Three Students to Present at Midwest Modern Language Association

Aug 23, 2017

Three Fairmont State students will attend the Midwest Modern Language Association’s annual meeting Nov. 9-12, 2017, according to Dr. Elizabeth Savage, professor of English. 

Chelsie Latocha, Tina Nichols, and V. Grace Rine will present their research as part of the Midwest Modern Language Association’s Undergraduate Research Symposium.

Latocha, a senior from Mannington, West Virginia, is majoring in English education. Her paper is entitled, “'Make America Great Again’:Thirty-two Years of (Im)mutable Politics in Atwood’s and Hulu’s The Handmaid’s Tale.”  Her paper is based on her research as a fellow in the Department of Language and Literature’s Summer Research Program.

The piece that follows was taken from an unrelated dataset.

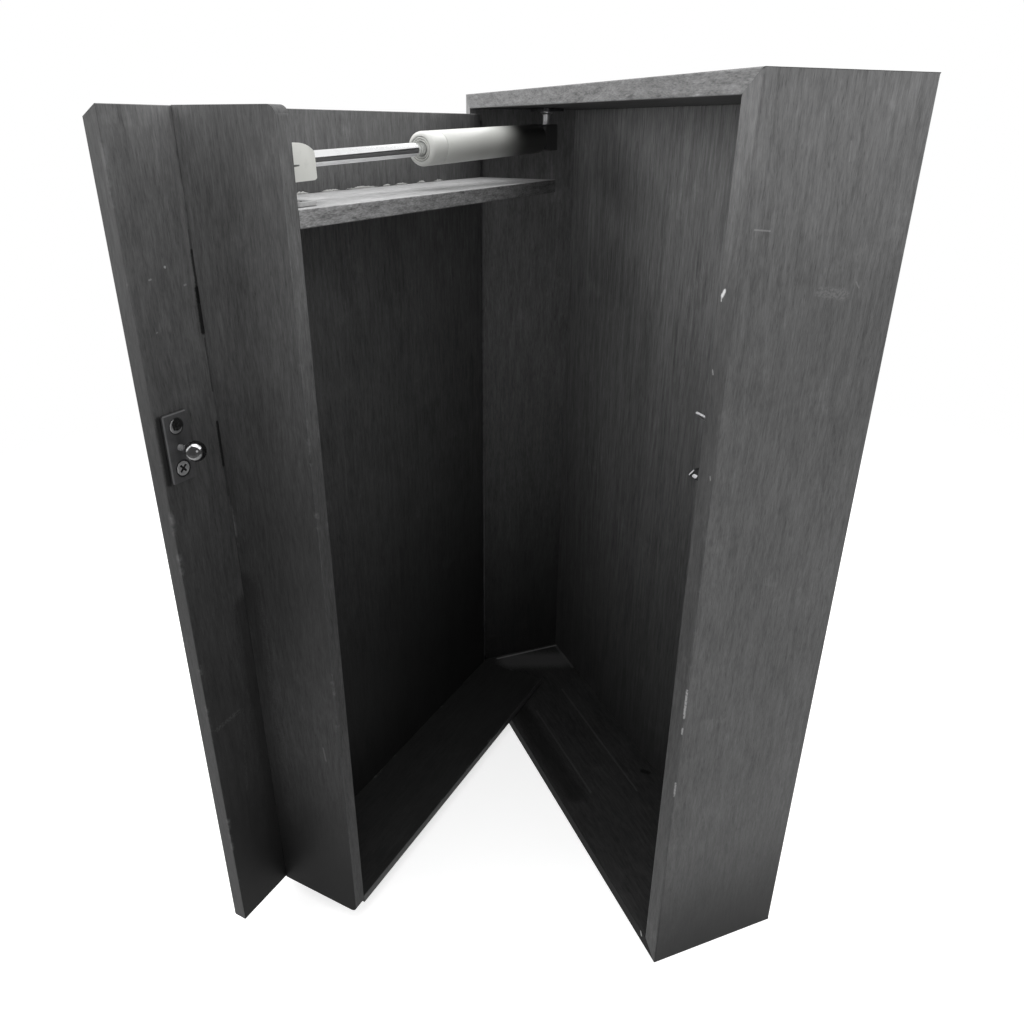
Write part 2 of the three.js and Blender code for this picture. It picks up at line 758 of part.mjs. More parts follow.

Rine, a senior English major from Sistersville, will present research she conducted this summer as part Language and Literature’s Summer Research Program.  Her presentation is titled "'Who needs a thousand metaphors to figure out you shouldn't be a dick': Contemporary Comics & 3rd Wave Feminism."

Tina M. Nichols, who is pursuing the B.A. in French and the Master of Arts in teaching. Nichols will present "Jane Austen’s Subtle Defiance: Character Development in Pride and Prejudice,” a paper which grew out of several classes.

“A member of the Undergraduate Symposium Committee of the MMLA solicited submissions from our students after visiting a class in which he was stunned by the level of intellectual maturity students demonstrated in discussion," Savage said. "This conference will provide important professional development for them, but what I most look forward to is watching jaws drop when students from little old West Virginia present graduate-level work. I fully expect to leave Cincinnati with statewide bragging rights in Ohio.”

Dr. Angela Schwer, chair of the Department of Language and Literature, praised the students, saying, "Our Summer Research Fellowship program is giving our students the time and encouragement to do first-class literary scholarship.

The fact that these three students have had papers accepted at a national conference as undergraduates shows the maturity and quality of their work. Their faculty mentors, Dr. Elizabeth Savage, Dr. Nathan Myers, and Dr. Erin Hippolyte are to be congratulated for mentoring these outstanding young scholars."

The Midwest Modern Language Association will meet in Cincinnati this fall. The theme of its conference is “Artists and Activism.”

Based at Loyola University of Chicago, the MMLA is a regional affiliate of the Modern Language Association.  The MMLA supports literary scholarship and good teaching.